Several variations on bara brith have been made, including changing it into a chocolate, sausages and ice cream.

==History==
Bara Brith derived its name from the Welsh language, bara meaning bread and brith translating as speckled. It was traditionally made in farmhouses by adding fruit, sugar and spices to the basic bread dough to make a sweet treat for special occasions. It has subsequently been used as a colloquialism—to "over spice the Bara Brith" means to do something to excess.

In 2006, British supermarket chain Morrisons withdrew Bara Brith from sale at 19 of its Wales-based stores. Complaints were issued in the Press, but the company insisted that the bread was removed because of lack of sales. A survey conducted by British supermarket chain Sainsbury's in 2007, showed that 36% of teenagers in Wales surveyed had never tried Bara Brith. When responses across the UK were viewed, some 85% of teenagers had never tried the traditional Welsh bread.

Celebrity chef Phil Vickery baked Bara Brith in Brynsiencyn, Anglesey, in 2011 for a segment on the ITV television series This Morning. He used a traditional recipe which had been handed down to local chef Nerys Roberts through her family. Her bakery had previously supplied British supermarket chain Safeway with Bara Brith, before it was bought out by Morrisons. Beca Lyne-Pirkis baked a Bara Brith for one her entries during the fourth season of the BBC television series The Great British Bake Off in 2013. Although she based it on her grandmother's recipe, she found it difficult to complete within the three hours allocated for that round. But it won praise from judges Paul Hollywood and Mary Berry.

==Recipe==
The bread is made by mixing flour (either white or self-raising), yeast (if not using self-raising flour), butter, mixed dried fruit (such as raisins, currants and sultanas), mixed spices and an egg. Some recipes favour soaking the dried fruit in tea overnight before the baking. This mixture is then proved to allow fermentation to take place. After an initial period, the air is knocked out of the mixture and it is allowed to prove once more. This period of preparation can take up to two hours, including the resting time for the bread mixture. It is then baked in an oven. Bara Brith is traditionally served at tea time, alongside tea. It is normally served in slices with butter spread on one side.

===Variations===
In Argentina, Bara Brith is also known as torta negra ("black cake").

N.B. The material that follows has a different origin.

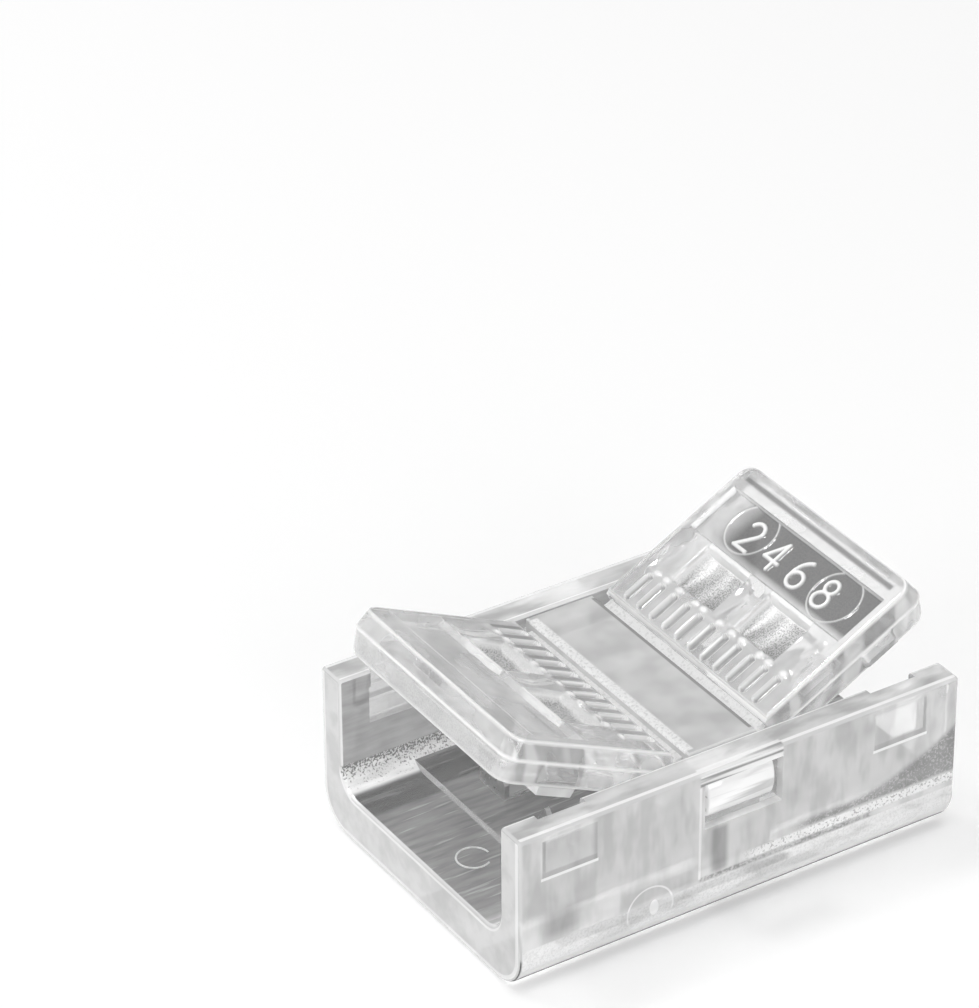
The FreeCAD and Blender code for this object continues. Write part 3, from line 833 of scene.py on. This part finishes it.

One of the most traditional foods coming out of the Chubut valleys, it was brought by the Welsh settlers who started arriving in the country in 1865. Other variations exist within Wales. Lyne-Pirkis' version of the Bara Brith on The Great British Bake Off substituted a tea oil to replace the overnight soaking process for the fruit. In E. Smith Twiddy's The Little Welsh Cookbook, a cup of cold tea is included in the mixture, and marmalade is used as a glaze. Celebrity chef Bryn Williams uses lard in his recipe, and a combination of raisins and candied peel as the mixed fruit.

The flavours of a Bara Brith have also been made into other types of food. Pemberton's Victorian Chocolates in Llanboidy, Carmarthenshire, developed a Bara Brith-inspired chocolate in 2009, using a tea-flavoured cream-filled chocolate complemented with dried fruit and possessing a cake-like texture. When Charles, Prince of Wales visited Ammanford, Carmarthenshire, in 2011, he tried Bara Brith ice cream. It had been created by a local ice cream parlour who knew of the Prince's fondness for the bread.